The flames drew closer, weaving between the trunks.

Humans from the mainland? Miri’s hand clutched at her throat. Soldiers. Fadir have mercy.

The men crept through the village, taking up positions at every doorway. Two brutes, more horse-like in size than human, approached the sick house. Sputtering torch held high, the first strode forward, dark eyes intent upon Miri. A green surcoat covered broad shoulders and fell to his thighs. The golden wheat sheaf of the city of Varosh adorned his chest.

Cold sweat beaded upon Miri’s brow. Breath burst from her lungs, and she moved back, clutching the door jam.

The second soldier stepped closer, chains and shackles clanking in his hand. He stopped two paces away from Miri, and a smile stretched his stubbled cheeks, revealing rotted teeth. “Good morning pointy-ears.”

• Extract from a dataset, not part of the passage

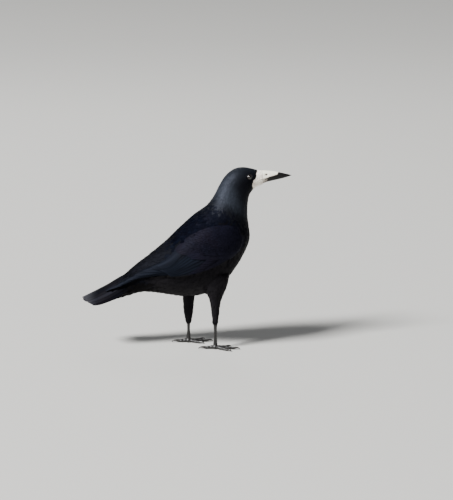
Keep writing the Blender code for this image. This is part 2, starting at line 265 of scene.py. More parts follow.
def sleeve(name: str, sides: int, rings: int, place: Callable) -> Piece:
    """Shape a closed tube: a cylinder cut into rings, whose points are then put in place.

    Args:
        name: the object's name.
        sides: how many sides it has.
        rings: how many stretches it has.
        place: gives the points, in millimetres, from three arrays: the share of the way along, the
            turn round, and the reach from the middle, which is 1 on the side and 0 inside a cap.

    Returns:
        The new object, with its faces outward.
    """
    make_active()
    bpy.ops.mesh.primitive_cylinder_add(
        vertices=sides, radius=1.0, depth=1.0, end_fill_type="TRIFAN"
    )
    piece = just_added(name)
    mesh = piece.data
    heights = mesh_points(mesh)[:, 2]
    ends = np.array([edge.vertices[:] for edge in mesh.edges])
    lengthwise = np.abs(heights[ends[:, 0]] - heights[ends[:, 1]]) > 0.5
    with edit_mode(piece, "EDGE", lengthwise):
        bpy.ops.mesh.subdivide(number_cuts=rings - 1)
    points = mesh_points(mesh)
    turn = np.arctan2(points[:, 1], points[:, 0])
    reach = np.minimum(1, np.hypot(points[:, 0], points[:, 1]))
    set_points(mesh, place(np.clip(points[:, 2] + 0.5, 0, 1), turn, reach) * MM)
    with edit_mode(piece):
        bpy.ops.mesh.normals_make_consistent(inside=False)
    return piece


def hand_over(
    piece: Piece,
    material: bpy.types.Material,
    slot: str,
    *nodes: str,
    lift: float = STANDING_LIFT,
) -> None:
    """Finish a piece: its material, its body and the solids that it stands for.

    Args:
        piece: the finished object.
        material: its finish.
        slot: the record's material slot; not used.
        *nodes: the frame nodes that it replaces.
        lift: how far to raise it, in millimetres.
    """
    mesh = piece.data
    mesh.transform(Matrix.Translation((0.0, 0.0, lift * MM)))
    mesh.materials.clear()
    mesh.materials.append(material)
    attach(piece, BODY)
    if nodes:
        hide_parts(*nodes)
    mesh.calc_loop_triangles()
    LOG.info("%s: %d triangles", piece.name, len(mesh.loop_triangles))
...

Miri stared, heartbeat thundering in her ears. She’d been called worse in her eighty-three birth passings but never with such malice.

A single cry rang out across the village, and doors crashed inward. Screams rent the air.

“Don’t fight Native woman,” rotten-teeth sneered, shackles outstretched.

“W-why?” Miri whispered, taking a step backward.

A scowl narrowed his gaze, and his fist shot forward.

Bursts of light and pain exploded through Miri as she crumpled to the floor.